Poco o nada se sabe de Chuang-Tzu, salvo las anécdotas, discursos y ensayos que aparecen en su libro (que ostenta también el nombre de su autor). Chuang-Tzu vivió a mediados del siglo IV antes de Cristo, en una época de intensa actividad intelectual y de gran inestabilidad política.
Como en el caso de las repúblicas italianas del Renacimiento o de las ciudades griegas de la época clásica, las querellas que dividían a los príncipes y a los pequeños Estados corrían parejas con la fecundidad de los espíritus y con la originalidad y valentía de la especulación. A grandes males, grandes remedios. Un poco más tarde los Ch'in (221-206 a. C.) unificaron al país y fundaron el primer Imperio histórico. Desde entonces, hasta, la caída de la última dinastía en nuestro siglo, China vivió de las ideas inventadas en el periodo de los Reinos Combatientes. Durante dos milenios no hizo más que perfeccionarlas, podarlas, extenderlas o adaptarlas a las condiciones y circunstancias históricas.
La filosofía, o mejor: la moral -y mejor aún: la política- de Confucio (KungFu-Tzu) y sus grandes sucesores (Mo-Tzu o Mencio) fueron el fundamento de la vida social; sus principios regían lo mismo la vida de la ciudad que la de la familia. Pero la ortodoxia confuciana no dejó de tener rivales; los más poderosos fueron el taoísmo y, más tarde, el budismo. Ambas tendencias predican la pasividad, la indiferencia frente al mundo, el olvido de los deberes sociales y familiares, la búsqueda de un estado de perfecta beatitud, la disolución del yo en una realidad indecible. A diferencia del budismo -corriente de fuera- el taoísmo no niega al yo ni a la persona; al contrario, los afirma ante el Estado, la familia y la sociedad. El taoísmo es unidisolvente. No es extraño que los confucionistas lo viesen como una tendencia antisocial, enemiga de la sociedad y del Estado. En el taoísmo hay una persistente tonalidad anarquista.

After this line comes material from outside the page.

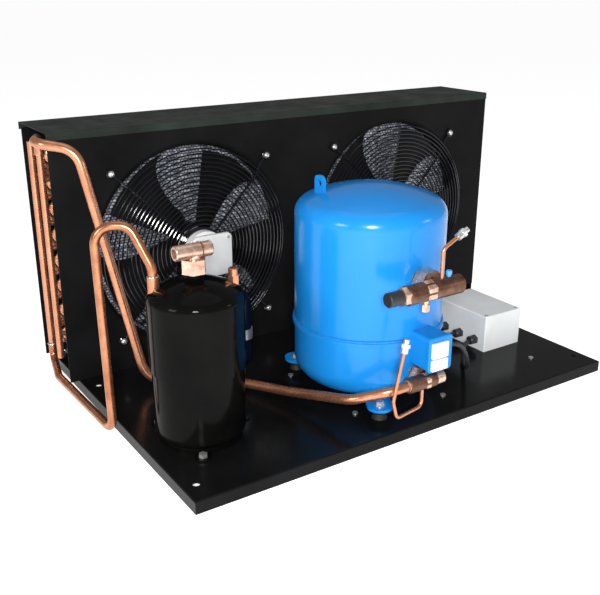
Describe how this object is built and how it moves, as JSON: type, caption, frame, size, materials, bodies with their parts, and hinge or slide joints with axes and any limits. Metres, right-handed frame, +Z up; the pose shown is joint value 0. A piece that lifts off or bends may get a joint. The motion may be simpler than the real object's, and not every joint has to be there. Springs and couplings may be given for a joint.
{
  "type": "refrigeration condensing unit",
  "caption": "Air-cooled condensing unit: hermetic compressor, upright liquid receiver and fan-cooled condenser coil on a black steel base, joined by copper pipes.",
  "frame": {"origin": "middle of the base pan's footprint, on the floor", "axes": "+X to the right seen from the compressor's side, +Y towards the coil at the back, +Z up"},
  "size_m": [1.0783, 0.6685, 0.499],
  "materials": {
    "base_black": "gloss",
    "housing_black": "satin",
    "cover_grey": "satin",
    "blue_paint": "gloss",
    "receiver_black": "gloss",
    "motor_white": "gloss",
    "fan_black": "satin",
    "guard_wire": "gloss",
    "fins": "satin",
    "galvanised": "satin",
    "zinc": "satin",
    "copper": "satin",
    "brass": "satin",
    "black_cap": "matte",
    "rubber": "matte",
    "drier_blue": "gloss",
    "box_grey": "satin",
    "gland_black": "matte",
    "cable_black": "matte"
  },
  "bodies": {
    "unit": {"base_pan": "base_black", "base_stiffeners": "base_black", "deck_screws": "zinc", "fan_panel": "housing_black", "top_cover": "cover_grey", "right_end_panel": "housing_black", "coil_channel": "galvanised", "coil_fins": "fins", "tube_sheets": "housing_black", "return_bends": "copper", "gas_header": "copper", "liquid_header": "copper", "guard_screws": "zinc", "compressor_upper_shell": "blue_paint", "compressor_lower_shell": "blue_paint", "compressor_feet": "blue_paint", "foot_grommets": "rubber", "foot_bolts": "zinc", "lifting_lug": "blue_paint", "compressor_terminal_box": "blue_paint", "compressor_terminal_cover": "blue_paint", "compressor_ports": "copper", "suction_valve_body": "brass", "suction_valve_nut": "brass", "suction_service_port": "brass", "discharge_valve_body": "brass", "discharge_valve_nut": "brass", "pressure_tap_line": "copper", "pressure_tap_fitting": "zinc", "service_line": "copper", "service_fitting": "zinc", "receiver_upper_shell": "receiver_black", "receiver_lower_shell": "receiver_black", "receiver_foot": "receiver_black", "receiver_bolts": "zinc", "receiver_valve_body": "brass", "receiver_valve_nut": "brass", "receiver_inlet": "copper", "relief_plug": "copper", "filter_drier": "drier_blue", "drier_clip": "galvanised", "hot_gas_line": "copper", "liquid_line": "copper", "junction_box": "box_grey", "junction_box_lid": "box_grey", "cable_glands": "gland_black", "spare_gland": "gland_black", "power_cables": "cable_black", "fan_motor_left": "motor_white", "fan_motor_right": "fan_black", "fan_guard_left": "guard_wire", "fan_guard_right": "guard_wire"},
    "fan_left": {"fan_rotor_left": "fan_black"},
    "fan_right": {"fan_rotor_right": "fan_black"},
    "suction_stem": {"suction_valve_stem": "zinc"},
    "suction_cap": {"suction_valve_cap": "black_cap"},
    "discharge_stem": {"discharge_valve_stem": "zinc"},
    "discharge_cap": {"discharge_valve_cap": "brass"},
    "receiver_stem": {"receiver_valve_stem": "zinc"},
    "receiver_cap": {"receiver_valve_cap": "brass"}
  },
  "joints": [
    {"name": "fan_left_spin", "type": "hinge", "parent": "unit", "child": "fan_left", "pos_m": [-0.198, 0.166, 0.25], "axis": [0, 1, 0], "continuous": true},
    {"name": "fan_right_spin", "type": "hinge", "parent": "unit", "child": "fan_right", "pos_m": [0.302, 0.166, 0.25], "axis": [0, 1, 0], "continuous": true},
    {"name": "suction_stem_turn", "type": "hinge", "parent": "unit", "child": "suction_stem", "pos_m": [-0.085, -0.325, 0.268], "axis": [1, 0, 0], "range_deg": [0, 1800]},
    {"name": "suction_cap_pull", "type": "slide", "parent": "unit", "child": "suction_cap", "axis": [-1, 0, 0], "range_m": [0, 0.035]},
    {"name": "discharge_stem_turn", "type": "hinge", "parent": "unit", "child": "discharge_stem", "pos_m": [0.027, -0.311, 0.094], "axis": [1, 0, 0], "range_deg": [0, 1800]},
    {"name": "discharge_cap_pull", "type": "slide", "parent": "unit", "child": "discharge_cap", "axis": [1, 0, 0], "range_m": [0, 0.035]},
    {"name": "receiver_stem_turn", "type": "hinge", "parent": "unit", "child": "receiver_stem", "pos_m": [-0.3325, -0.144, 0.347], "axis": [1, 0, 0], "range_deg": [0, 1800]},
    {"name": "receiver_cap_pull", "type": "slide", "parent": "unit", "child": "receiver_cap", "axis": [1, 0, 0], "range_m": [0, 0.035]}
  ]
}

Los padres del taoísmo (Lao-Tzu y Chuang-Tzu) recuerdan a veces a los filósofos presocráticos; otras, a los cínicos, a los estoicos y a los escépticos. También, ya en la edad moderna, a Thoreau. Lejos de perderse en las especulaciones metafísicas del budismo, los taoístas no olvidan nunca al hombre concreto que, para ellos, es el hombre natural. Sus emblemas son el pedazo de madera sin tallar y el agua, que adquiere siempre la forma de la roca o del suelo que la contiene.
El hombre natural es dúctil y blando como el agua; como ella, es transparente. Se le puede ver el fondo y en ese fondo todos pueden verse. El sabio es el rostro de todos los hombres.